Using Leap Motion for the Interactive Analysis of Multivariate Networks

University essay from Linnéuniversitetet/Institutionen för datavetenskap och medieteknik (DM); Linnéuniversitetet/Institutionen för datavetenskap och medieteknik (DM)

Abstract: This work is an interdisciplinary study involving mainly the fields of information visualisation and human-computer interaction. The advancement of technology has expanded the ways in which humans interact with machines, which has benefited both the industry as well as several fields within science. However, scientists and practitioners in the information visualisation domain remain working, mostly, with classical setups constituted of keyboard and standard computer mouse devices. This project investigates how a shift in the human-computer interaction aspect of visualisation software systems can affect the accomplishment of tasks and the overall user experience when analysing two-dimensionally displayed multivariate networks. Such investigation is relevant as complex network structures have seen an increase in use as essential tools to solve challenges that directly affect individuals and societies, such as in medicine or social sciences. The improvement of visualisation software’s usability can result in more of such challenges answered in a shorter time or with more precision. To answer this question, a web application that enables users to analyse multivariate networks through interfaces based both on hand gesture recognition and mouse device was developed.
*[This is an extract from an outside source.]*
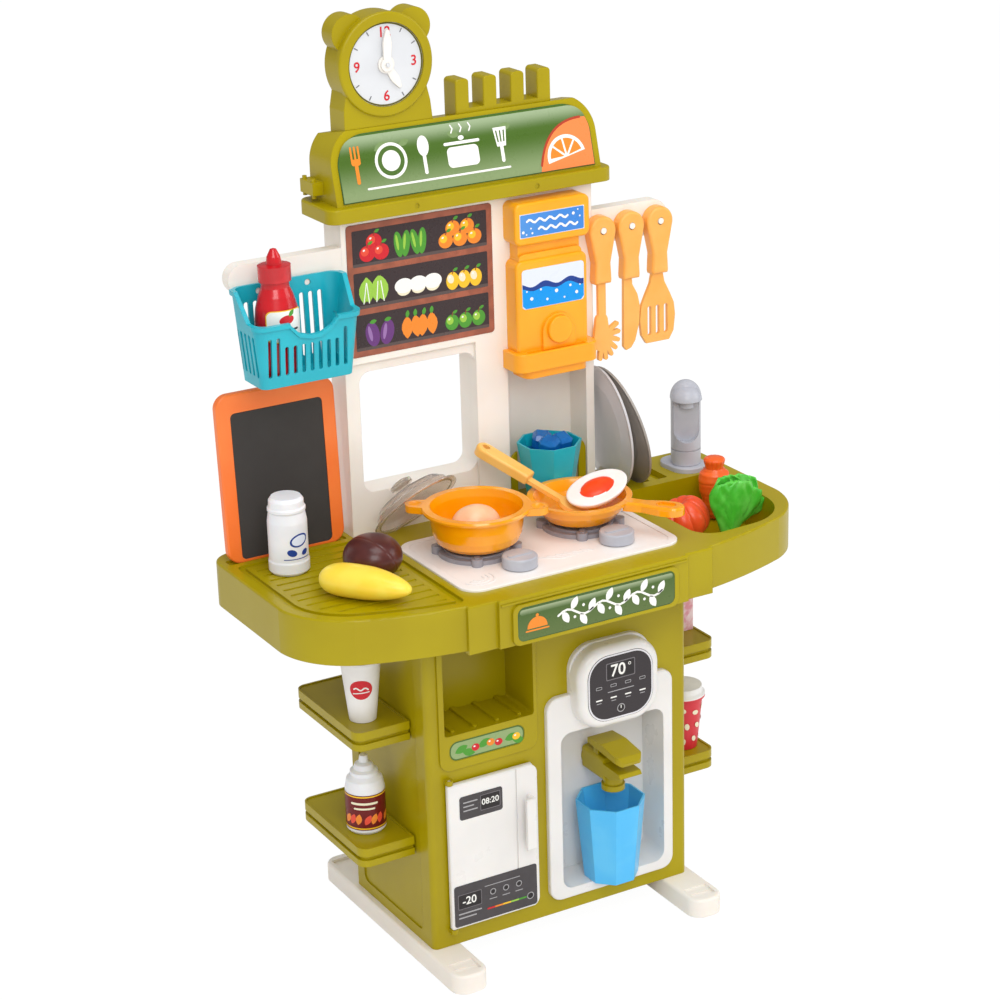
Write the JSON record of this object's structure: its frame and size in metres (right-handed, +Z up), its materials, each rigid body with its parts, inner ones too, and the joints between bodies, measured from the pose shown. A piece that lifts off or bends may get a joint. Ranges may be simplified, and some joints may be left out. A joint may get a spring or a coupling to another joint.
{
  "type": "toy kitchen",
  "caption": "Free-standing play kitchen with hob, sink, hinged refrigerator door, water tap, fountain, shelves, clock and loose dishes and food.",
  "frame": {"origin": "on the floor, under the middle of the whole outline", "axes": "+X right-hand side seen from the front, -Y front, +Z up"},
  "size_m": [0.57, 0.31, 0.925],
  "materials": {
    "cream_plastic": "moulded, satin",
    "olive_plastic": "moulded, semi-gloss",
    "white_plastic": "moulded, semi-gloss",
    "pink_plastic": "moulded, satin",
    "grey_plastic": "moulded, satin",
    "amber_plastic": "moulded, glossy",
    "printed_film": "printed film, gloss laminated",
    "red_plastic": "moulded, semi-gloss",
    "teal_plastic": "moulded, semi-gloss",
    "peach_plastic": "moulded, semi-gloss",
    "clear_plastic": "moulded clear, glossy",
    "ice_plastic": "moulded translucent",
    "blue_plastic": "moulded, semi-gloss",
    "brown_plastic": "moulded, semi-gloss",
    "yellow_plastic": "moulded, semi-gloss",
    "carrot_plastic": "moulded, semi-gloss",
    "green_plastic": "moulded, semi-gloss",
    "cup_paper": "bare, uncoated",
    "carton_card": "printed, matt"
  },
  "bodies": {
    "kitchen": {"feet": "cream_plastic", "cabinet_shell": "olive_plastic", "cabinet_back": "olive_plastic", "cabinet_liners": "olive_plastic", "dispenser_panel": "white_plastic", "dispenser_display": "printed_film", "tap_body": "olive_plastic", "side_shelves": "olive_plastic", "countertop": "olive_plastic", "sign_plates": "printed_film", "hob_panel": "pink_plastic", "burner_grates": "grey_plastic", "faucet_base": "grey_plastic", "tower_front": "cream_plastic", "tower_rear": "cream_plastic", "produce_board": "printed_film", "side_arms": "cream_plastic", "fountain_body": "amber_plastic", "fountain_labels": "printed_film", "roof": "olive_plastic", "knife_rack": "olive_plastic", "clock_case": "olive_plastic", "clock_dial": "white_plastic"},
    "tap_lever": {"tap_lever": "olive_plastic"},
    "knob_left": {"knob_left": "grey_plastic"},
    "knob_right": {"knob_right": "grey_plastic"},
    "faucet": {"faucet": "grey_plastic"},
    "fridge_door": {"fridge_door": "white_plastic", "fridge_displays": "printed_film"},
    "fountain_button": {"fountain_button": "amber_plastic"},
    "hour_hand": {"hour_hand": "white_plastic"},
    "minute_hand": {"minute_hand": "white_plastic"},
    "basket": {"basket": "teal_plastic", "sauce_bottle": "red_plastic"},
    "blackboard": {"blackboard_frame": "red_plastic", "blackboard_slate": "printed_film"},
    "slotted_spatula": {"slotted_spatula": "peach_plastic"},
    "toy_knife": {"toy_knife": "peach_plastic"},
    "pasta_server": {"pasta_server": "peach_plastic"},
    "plate_left": {"plate_left": "grey_plastic"},
    "plate_right": {"plate_right": "grey_plastic"},
    "pot": {"pot": "amber_plastic", "pot_egg": "peach_plastic"},
    "pot_lid": {"pot_lid": "clear_plastic"},
    "frying_pan": {"frying_pan": "amber_plastic", "egg_half": "white_plastic", "serving_spoon": "peach_plastic"},
    "teal_cup": {"teal_cup": "teal_plastic", "ice_cubes": "ice_plastic"},
    "blue_cup": {"blue_cup": "blue_plastic"},
    "milk_bottle": {"milk_bottle": "white_plastic"},
    "brown_ball": {"brown_ball": "brown_plastic"},
    "yellow_fruit": {"yellow_fruit": "yellow_plastic"},
    "tomato": {"tomato": "red_plastic"},
    "carrot": {"carrot": "carrot_plastic"},
    "cabbage": {"cabbage": "green_plastic"},
    "paper_cup": {"paper_cup": "cup_paper"},
    "chili_bottle": {"chili_bottle": "red_plastic"},
    "carton": {"carton": "carton_card"},
    "red_cup": {"red_cup": "red_plastic"}
  },
  "joints": [
    {"name": "tap_lever_press", "type": "hinge", "parent": "kitchen", "child": "tap_lever", "pos_m": [0.057, -0.072, 0.187], "axis": [1, 0, 0], "range_deg": [0, 10], "stiffness_Nm_per_rad": 0.03},
    {"name": "knob_left_turn", "type": "hinge", "parent": "kitchen", "child": "knob_left", "pos_m": [-0.046, -0.0885, 0.418], "axis": [0, 0, 1], "continuous": true},
    {"name": "knob_right_turn", "type": "hinge", "parent": "kitchen", "child": "knob_right", "pos_m": [0.066, -0.0855, 0.418], "axis": [0, 0, 1], "continuous": true},
    {"name": "faucet_swivel", "type": "hinge", "parent": "kitchen", "child": "faucet", "pos_m": [0.245, 0.06, 0.425], "axis": [0, 0, 1], "range_deg": [-80, 80]},
    {"name": "fridge_door_hinge", "type": "hinge", "parent": "kitchen", "child": "fridge_door", "pos_m": [-0.13, -0.085, 0.12], "axis": [0, 0, -1], "range_deg": [0, 110]},
    {"name": "fountain_button_press", "type": "slide", "parent": "kitchen", "child": "fountain_button", "axis": [0, 1, 0], "range_m": [0, 0.003], "stiffness_N_per_m": 200},
    {"name": "hour_hand_turn", "type": "hinge", "parent": "kitchen", "child": "hour_hand", "pos_m": [-0.08, 0.081, 0.875], "axis": [0, 1, 0], "continuous": true},
    {"name": "minute_hand_turn", "type": "hinge", "parent": "kitchen", "child": "minute_hand", "pos_m": [-0.08, 0.0785, 0.875], "axis": [0, 1, 0], "continuous": true},
    {"name": "basket_lift", "type": "slide", "parent": "kitchen", "child": "basket", "axis": [0, -1, 0], "range_m": [0, 0.06]},
    {"name": "blackboard_lift", "type": "slide", "parent": "kitchen", "child": "blackboard", "axis": [0, 0, 1], "range_m": [0, 0.05]},
    {"name": "slotted_spatula_lift", "type": "slide", "parent": "kitchen", "child": "slotted_spatula", "axis": [0, -1, 0], "range_m": [0, 0.03]},
    {"name": "toy_knife_lift", "type": "slide", "parent": "kitchen", "child": "toy_knife", "axis": [0, -1, 0], "range_m": [0, 0.03]},
    {"name": "pasta_server_lift", "type": "slide", "parent": "kitchen", "child": "pasta_server", "axis": [0, -1, 0], "range_m": [0, 0.03]},
    {"name": "plate_left_lift", "type": "slide", "parent": "kitchen", "child": "plate_left", "axis": [0, 0, 1], "range_m": [0, 0.012]},
    {"name": "plate_right_lift", "type": "slide", "parent": "kitchen", "child": "plate_right", "axis": [0, 0, 1], "range_m": [0, 0.012]},
    {"name": "pot_lift", "type": "slide", "parent": "kitchen", "child": "pot", "axis": [0, 0, 1], "range_m": [0, 0.06]},
    {"name": "pot_lid_lift", "type": "slide", "parent": "pot", "child": "pot_lid", "axis": [0, 0, 1], "range_m": [0, 0.05]},
    {"name": "frying_pan_lift", "type": "slide", "parent": "kitchen", "child": "frying_pan", "axis": [0, -0.5, 0.866], "range_m": [0, 0.06]},
    {"name": "teal_cup_lift", "type": "slide", "parent": "kitchen", "child": "teal_cup", "axis": [0, 0, 1], "range_m": [0, 0.05]},
    {"name": "blue_cup_lift", "type": "slide", "parent": "kitchen", "child": "blue_cup", "axis": [0, -1, 0], "range_m": [0, 0.06]},
    {"name": "milk_bottle_lift", "type": "slide", "parent": "kitchen", "child": "milk_bottle", "axis": [0, 0, 1], "range_m": [0, 0.06]},
    {"name": "brown_ball_lift", "type": "slide", "parent": "kitchen", "child": "brown_ball", "axis": [0, 0, 1], "range_m": [0, 0.06]},
    {"name": "yellow_fruit_lift", "type": "slide", "parent": "kitchen", "child": "yellow_fruit", "axis": [0, 0, 1], "range_m": [0, 0.06]},
    {"name": "tomato_lift", "type": "slide", "parent": "kitchen", "child": "tomato", "axis": [-0.2079, 0, 0.9781], "range_m": [0, 0.05]},
    {"name": "carrot_lift", "type": "slide", "parent": "kitchen", "child": "carrot", "axis": [0, 0, 1], "range_m": [0, 0.06]},
    {"name": "cabbage_lift", "type": "slide", "parent": "kitchen", "child": "cabbage", "axis": [0, 0, 1], "range_m": [0, 0.06]},
    {"name": "paper_cup_lift", "type": "slide", "parent": "kitchen", "child": "paper_cup", "axis": [0, -0.8, 0.6], "range_m": [0, 0.03]},
    {"name": "chili_bottle_lift", "type": "slide", "parent": "kitchen", "child": "chili_bottle", "axis": [0, -0.8, 0.6], "range_m": [0, 0.03]},
    {"name": "carton_lift", "type": "slide", "parent": "kitchen", "child": "carton", "axis": [0, -0.8, 0.6], "range_m": [0, 0.03]},
    {"name": "red_cup_lift", "type": "slide", "parent": "kitchen", "child": "red_cup", "axis": [0, -0.8, 0.6], "range_m": [0, 0.03]}
  ]
}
Also, a number of gesture designs were developed for several tasks to be performed when visually analysing networks. Then, an expert in the field of human-computer interaction was invited to review the proposed hand gestures and report his overall user experience of using them. The results show that the expert had, overall, similar user experience for both hand gestures and mouse device. Moreover, the interpretation of the results indicates that the accuracy offered by gestures has to be carefully taken into account when designing gestures for selection tasks, particularly when the selection targets are small objects. Finally, our analysis points out that the manner in which the software’s graphical user interface is presented also affects the usability of gestures, and that both factors have to be designed accordingly.